Die Wahrnehmung, dass globale Ausnahmesituationen in immer kürzeren Abständen auftreten, hat durch die Coronapandemie neue Nahrung erhalten. Und angesichts von Finanzkrise, Flüchtlingsbewegungen und vor allem der Klimakatastrophe - aber auch aufgrund des drohenden Biodiversitätskollaps oder des bedenklichen Zustands der Weltmeere - sprechen manche schon von einem Zeitalter der multiplen Krisen.

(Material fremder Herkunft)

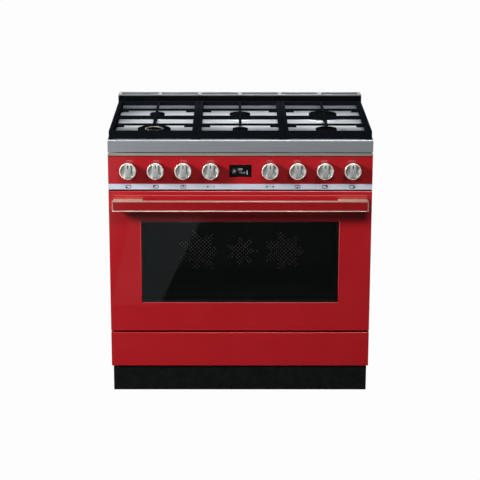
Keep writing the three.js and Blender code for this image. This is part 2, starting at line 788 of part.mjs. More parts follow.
// Storage drawer: a folded front and a sheet box whose side runners slide in the base's channels
function drawer() {
  const front = cut(
    block([-halfWidth, halfWidth], [frontY, behind(doorDepth)], [drawerBottom, drawerTop]),
    [block([doorSheet - halfWidth, halfWidth - doorSheet], [behind(doorSheet), behind(doorDepth) + overrun],
      [drawerBottom + doorSheet, drawerTop - doorSheet])],
  );
  place('drawer_front', front, red, 0.15, 0.1);

  const halfBox = drawerBoxWidth / 2;
  const [near, far] = [behind(doorSheet) + touchGap, behind(doorDepth + drawerBoxLength)];
  const floor = drawerBottom + drawerBoxBottom;
  const runnerZ = drawerBottom + runnerRise;
  const inside = block([sheet - halfBox, halfBox - sheet], [near + sheet, far - sheet],
    [floor + sheet, drawerTop + overrun]);
  const box = cut(block([-halfBox, halfBox], [near, far], [floor, floor + drawerBoxHeight]), [inside]);
  const runners = [-1, 1].map((side) => block(mirrored([halfBox - sheet, halfBox + runnerWidth], side),
    [behind(frameRear) + overrun, far], [runnerZ, runnerZ + runnerThickness]));
  place('drawer_box', unite([box, ...runners]), galvanised, 0.5, 0.7);
}

// Control panel: an enamelled tray, with a bright strip under it and a narrow trim above it
function controlPanel() {
  const rear = behind(frameRear);
  const displayZ = knobZ - displayDrop;
  const through = [frontY - overrun, behind(sheet) + overrun];
  const tray = cut(block([-halfWidth, halfWidth], [frontY, rear], [panelBottom, panelTop]), [
    block([sheet - halfWidth, halfWidth - sheet], [behind(sheet), rear + overrun],
      [panelBottom + sheet, panelTop - sheet]),
    ...knobXs.map((x) => boss(panelHoleRadius, through, x, knobZ, boreSides)),
    block(around(0, displayWidth + 2 * touchGap), through, around(displayZ, displayHeight + 2 * touchGap)),
  ]);
  place('control_panel', tray, red, 0.2, 0.1);

  const strip = unite([
    block([-halfWidth, halfWidth], [frontY, behind(stripThickness)], [stripBottom, panelBottom]),
    block([-halfWidth, halfWidth], [frontY, behind(frameFront)], [stripBottom, stripBottom + stripThickness]),
  ]);
  place('symbol_strip', strip, 0xb9c3cb, 0.3, 1);

  const trim = unite([
    block([-halfWidth, halfWidth], [frontY, behind(trimThickness)], [panelTop, trimTop]),
    block([-halfWidth, halfWidth], [frontY, behind(doorDepth)], [panelTop, panelTop + stripThickness]),
    block([-halfWidth, halfWidth], [behind(doorDepth) - stripThickness, behind(doorDepth)],
      [panelTop, fasciaBottom]),
  ]);
  place('trim_strip', trim, 0x9a988c, 0.35, 1);
}

// Oven controls: the clock with its window, and the two oven switches, on one carrier behind the panel
function ovenControls() {
  const displayZ = knobZ - displayDrop;
  const bodyFront = behind(sheet) + touchGap;
  const bodyRear = behind(tapFront + tapLength) - railRadius - runGap;
  const window = block(around(0, displayWidth), [frontY, bodyFront + overrun],
    around(displayZ, displayHeight));
  const clock = block(around(0, clockWidth), [bodyFront, bodyFront + clockDepth],
    around(displayZ, clockHeight));
  const switches = ovenKnobs.map((index) => block(around(knobXs[index], switchWidth), [bodyFront, bodyRear],
    around(knobZ, switchWidth)));
  const carrier = block(ovenKnobs.map((index) => knobXs[index]),
    [bodyFront + clockDepth - sheet, bodyFront + clockDepth], around(knobZ, switchWidth / 2));
  const bores = ovenKnobs.map((index) => boss(boreRadius(spindleRadius),
    [frontY, behind(tapFront + spindleInTap)], knobXs[index], knobZ, boreSides));
  place('oven_controls', cut(unite([window, clock, carrier, ...switches]), bores), darkGlass, 0.08, 0);
}

// Spindles have one flat, and each knob has the matching socket
function spindle(x, radius, [from, to]) {
  const flat = knobZ + radius - spindleFlat;
  return cut(boss(radius, [from, to], x, knobZ, boreSides), [
    block(around(x, 4 * radius), [from - overrun, to + overrun], [flat, flat + 2 * radius]),
  ]);
}

function knobs() {
  const rear = frontY - knobGap;
  const discFront = rear - knobDisc;
  const gripFront = discFront - knobGripHeight;
  const recessFloor = discFront + knobRecess;
  const recessRadius = knobRadius - knobEdge - knobRim;
  const gripLength = 2 * knobRadius * knobGripLengthShare;
  knobXs.forEach((x, index) => {
    const body = unite([
      turnedAlongY([[0, rear], [knobRadius, rear], [knobRadius, discFront + knobEdge],
        [knobRadius - knobEdge, discFront], [recessRadius, discFront], [recessRadius, recessFloor],
        [0, recessFloor]], x, knobZ),
      block(around(x, knobGripWidth), [gripFront, recessFloor + runGap], around(knobZ, gripLength)),
    ]);
    const spindleFront = rear - spindleInKnob;
    if (gasKnobs.includes(index)) {
      const socket = spindle(x, spindleRadius + spindleGap, [spindleFront - knobGap, rear + overrun]);
      place(`knob_${index + 1}`, cut(body, [socket]), 0xbfc4c0, 0.3, 0.9);
      const tapSide = behind(tapFront + spindleInTap) - runGap;
      place(`spindle_${index + 1}`, spindle(x, spindleRadius, [spindleFront, tapSide]), brass, 0.35, 0.9);
    } else {
      const stem = spindle(x, spindleRadius, [rear - runGap, behind(tapFront + spindleInTap) - runGap]);
      place(`knob_${index + 1}`, unite([body, stem]), 0xbfc4c0, 0.3, 0.9);
    }
  });
}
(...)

Seit einigen Jahren gehen Politik und Wirtschaft die Ursachen dieser Entwicklungen entschlossener an. Mit dem Pariser Klimaabkommen von 2015 hat die Menschheit den wohl wichtigsten Meilenstein definiert: das Ziel, die Erderwärmung auf maximal 1,5 Grad Celsius zu begrenzen. Der Green New Deal der Europäischen Union legte dafür im Jahr 2019 mit dem "grünen Wachstum" das Mittel der Wahl fest. Und die globalen SDGs dienen als Leitziele und Grundlage für alle weiterführenden regulatorischen Steuerungsinstrumente.

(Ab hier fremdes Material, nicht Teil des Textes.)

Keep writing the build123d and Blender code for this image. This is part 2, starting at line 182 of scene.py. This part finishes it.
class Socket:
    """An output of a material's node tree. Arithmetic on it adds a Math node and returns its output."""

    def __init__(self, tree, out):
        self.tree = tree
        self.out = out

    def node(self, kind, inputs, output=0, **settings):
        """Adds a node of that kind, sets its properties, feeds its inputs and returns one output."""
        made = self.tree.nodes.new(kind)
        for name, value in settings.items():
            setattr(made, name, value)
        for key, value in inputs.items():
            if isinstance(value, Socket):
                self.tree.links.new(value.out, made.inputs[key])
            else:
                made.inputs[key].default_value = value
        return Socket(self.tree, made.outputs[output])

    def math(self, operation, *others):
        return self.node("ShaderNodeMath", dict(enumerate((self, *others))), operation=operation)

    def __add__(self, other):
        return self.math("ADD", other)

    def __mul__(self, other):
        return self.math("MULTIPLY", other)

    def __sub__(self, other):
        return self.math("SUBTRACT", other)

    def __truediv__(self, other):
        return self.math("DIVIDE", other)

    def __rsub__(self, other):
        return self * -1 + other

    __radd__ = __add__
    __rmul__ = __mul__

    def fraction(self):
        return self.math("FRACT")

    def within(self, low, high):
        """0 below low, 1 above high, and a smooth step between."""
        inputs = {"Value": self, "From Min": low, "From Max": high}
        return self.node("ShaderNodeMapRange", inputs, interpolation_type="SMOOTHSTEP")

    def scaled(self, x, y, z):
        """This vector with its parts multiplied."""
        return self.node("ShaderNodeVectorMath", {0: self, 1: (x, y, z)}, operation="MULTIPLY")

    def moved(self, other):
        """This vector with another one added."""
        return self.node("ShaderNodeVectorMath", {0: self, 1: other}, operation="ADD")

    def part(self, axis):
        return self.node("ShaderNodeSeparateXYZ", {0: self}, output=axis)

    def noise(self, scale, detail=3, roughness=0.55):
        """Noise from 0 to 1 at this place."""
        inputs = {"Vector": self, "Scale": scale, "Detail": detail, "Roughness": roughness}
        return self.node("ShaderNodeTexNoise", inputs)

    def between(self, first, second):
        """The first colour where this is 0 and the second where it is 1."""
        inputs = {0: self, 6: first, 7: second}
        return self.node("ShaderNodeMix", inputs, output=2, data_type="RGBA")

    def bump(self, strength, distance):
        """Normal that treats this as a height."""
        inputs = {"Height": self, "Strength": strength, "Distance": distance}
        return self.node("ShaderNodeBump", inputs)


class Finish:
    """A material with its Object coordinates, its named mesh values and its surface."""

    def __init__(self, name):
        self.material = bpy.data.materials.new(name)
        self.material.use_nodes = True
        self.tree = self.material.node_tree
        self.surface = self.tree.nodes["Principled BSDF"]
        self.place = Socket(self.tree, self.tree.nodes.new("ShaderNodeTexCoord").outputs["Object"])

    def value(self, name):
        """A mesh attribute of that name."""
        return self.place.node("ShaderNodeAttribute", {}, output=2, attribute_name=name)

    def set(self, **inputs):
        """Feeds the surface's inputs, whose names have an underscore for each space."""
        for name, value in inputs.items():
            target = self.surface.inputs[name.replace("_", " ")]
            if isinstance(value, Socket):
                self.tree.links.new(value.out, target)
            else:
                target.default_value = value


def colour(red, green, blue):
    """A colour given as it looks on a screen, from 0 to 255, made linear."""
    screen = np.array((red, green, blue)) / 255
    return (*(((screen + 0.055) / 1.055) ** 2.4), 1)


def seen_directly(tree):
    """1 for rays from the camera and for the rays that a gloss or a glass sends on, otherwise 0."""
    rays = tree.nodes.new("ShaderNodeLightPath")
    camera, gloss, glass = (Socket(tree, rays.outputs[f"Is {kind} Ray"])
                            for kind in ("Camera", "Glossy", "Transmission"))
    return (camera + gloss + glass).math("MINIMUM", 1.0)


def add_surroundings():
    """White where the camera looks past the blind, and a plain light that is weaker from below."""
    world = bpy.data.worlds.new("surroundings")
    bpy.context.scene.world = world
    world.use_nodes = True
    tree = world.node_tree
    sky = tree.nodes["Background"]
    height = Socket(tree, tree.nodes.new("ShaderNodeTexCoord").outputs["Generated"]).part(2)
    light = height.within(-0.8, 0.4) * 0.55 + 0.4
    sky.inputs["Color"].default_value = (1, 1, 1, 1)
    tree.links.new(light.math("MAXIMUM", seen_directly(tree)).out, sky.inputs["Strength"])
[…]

Auf diesem Weg benötigen die Akteure nun verlässliche Orientierungsmaßstäbe. Mit dem ESG-Ansatz hat ein dafür notwendiges Evaluierungssystem innerhalb kurzer Zeit stark an Bedeutung gewonnen. Doch was verbirgt sich hinter den drei Buchstaben "ESG" - und wie betreffen diese Bestandsimmobilien?
Umwelt- und Sozialaspekte nicht mehr externalisieren
ESG steht für "Environmental, Social, Governance". Die drei Begriffe bezeichnen eine Wirtschaftspraxis, die neben dem ökonomischen Erfolg Verbesserungen in den Bereichen Umwelt (Environmental), Soziales (Social) sowie Unternehmensführung (Governance) anstrebt. Sinngemäß übersetzt bedeutet ESG "umweltbewusste, sozial-verantwortliche (Unternehmens-) Führung". Der ESG-Ansatz umfasst ein System von Indikatoren und Offenlegungen, mit denen sich Fortschritte in diesen drei Bereichen messen lassen. Ziel ist es, E, S und G als Felder für Zukunftsrisiken zu bewerten.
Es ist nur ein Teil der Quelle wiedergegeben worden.